Bakers Percentages Levain Calculator

Hi fellow bakers-

I maintain a 100% hydration starter, and often find myself using recipes that specify 80% hydration levain.  So after many articles about bakers math/percentages, a few things seem apparent when I convert recipes:

- For completeness, pre-fermented flour (PFF) and water in the levain should be included in bakers percentage calculations.

- When using a levain with a different hydration percentage than called for in a recipe, PFF and dough hydration percentages must be maintained.

- If I add an adjunct not called for in the recipe (e.g. nuts or dried fruit), say 50g of nuts to an 800g total dough weight, then I must decrease all other ingredients by 6.25% (50/800) to maintain the total dough weight.  By doing this, the math shows that my PFF bakers percentage will be maintained.  

Assuming the above is correct, I built a calculator that takes as input flour, water, levain mass and levain hydration (recipe and your own), then builds bakers percentage tables for the existing and modified recipe.  Appreciate any feedback on whether I got this right.  I'll modify the calculator to consider adjuncts and scaling up/down in some future version.  

Here's a screenshot of bakers percentage tables for a recipe calling for 100% hydration levain and adjustments if using an 80% hydration levain.  Note that only starter and water amounts changed in the Adjusted Recipe.  

screenshot1

Thanks in advance for any feedback.

 

proth5's picture
proth5

which articles you read on Baker's percentages, but you need to read the technical articles from the Bread Baker's guild of America (at bbga.org) that are available to non-members.

Although I am sure that your calculator is great, you make things hard on yourself by not using the factors of "percentage of flour in the preferment" and the proper expression of the composition of the total dough, preferment, and final dough.
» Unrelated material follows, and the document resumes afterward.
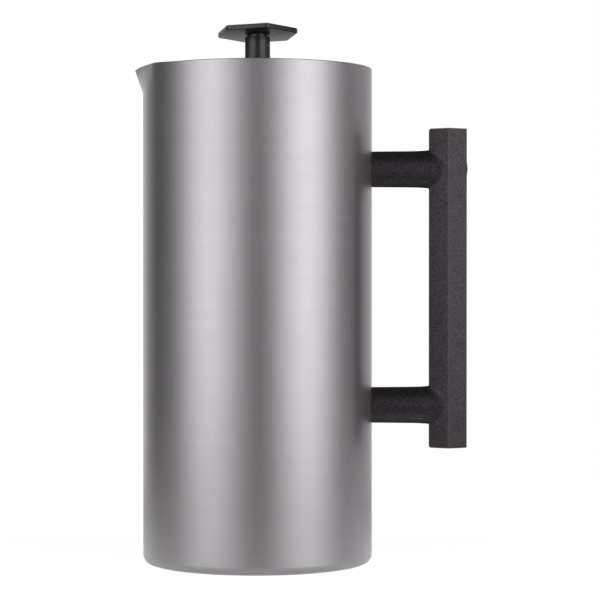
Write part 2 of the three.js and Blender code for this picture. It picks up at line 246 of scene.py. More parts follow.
def revolve(name, profile, turns=None, bend=None):
    """A solid of revolution about Z from an outline of (radius, height) pairs in metres.

    It is closed: from last to first point, or along the axis where both lie on it."""
    if turns is None:
        turns = even_turns(SMALL_SIDES)
    profile = np.array(profile)
    points = np.zeros((len(profile), len(turns), 3))
    points[:, :, 0] = profile[:, :1] * np.cos(turns)
    points[:, :, 1] = profile[:, :1] * np.sin(turns)
    points[:, :, 2] = profile[:, 1:]
    if bend:
        bend(points)
    on_axis = profile[0][0] < 1e-9 and profile[-1][0] < 1e-9
    return from_rings(name, points, closed=not on_axis)


def extruded(name, outline, bottom, top):
    """A flat outline of (x, y) points raised from bottom to top."""
    bm = bmesh.new()
    lower = [bm.verts.new((x, y, bottom)) for x, y in outline]
    face = bm.faces.new(lower)
    raised = bmesh.ops.extrude_face_region(bm, geom=[face])
    for element in raised["geom"]:
        if isinstance(element, bmesh.types.BMVert):
            element.co.z = top
    return from_bmesh(name, bm)


def hexagon(radius, first_corner):
    """A hexagon's corners, the first one at an angle in degrees."""
    turns = [radians(first_corner + 60 * side) for side in range(6)]
    return [(radius * cos(turn), radius * sin(turn)) for turn in turns]


def bevelled(obj, width, segments, chosen):
    """Rounds the edges of obj for which chosen(edge) is true."""
    bm = bmesh.new()
    bm.from_mesh(obj.data)
    edges = [edge for edge in bm.edges if chosen(edge)]
    bmesh.ops.bevel(bm, geom=edges, offset=width, segments=segments, profile=0.5,
                    affect="EDGES", clamp_overlap=True)
    bm.to_mesh(obj.data)
    bm.free()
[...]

By doing this you eliminate the need to change percentages for any add ins.

Feel free to ignore this - many people do.

You asked for feedback. This is mine.

worthog's picture
worthog

Hi-

Thanks for the feedback and the referral to bbga.org.  I will review those technical articles to see where I might have some misunderstanding about the "proper expressions of the...dough." I might have made this harder than it should be, but I think the calculator sort of distills some of the many comments I've seen in other threads, and does capture  some definitions of how to compute baker's percentages.  ;-)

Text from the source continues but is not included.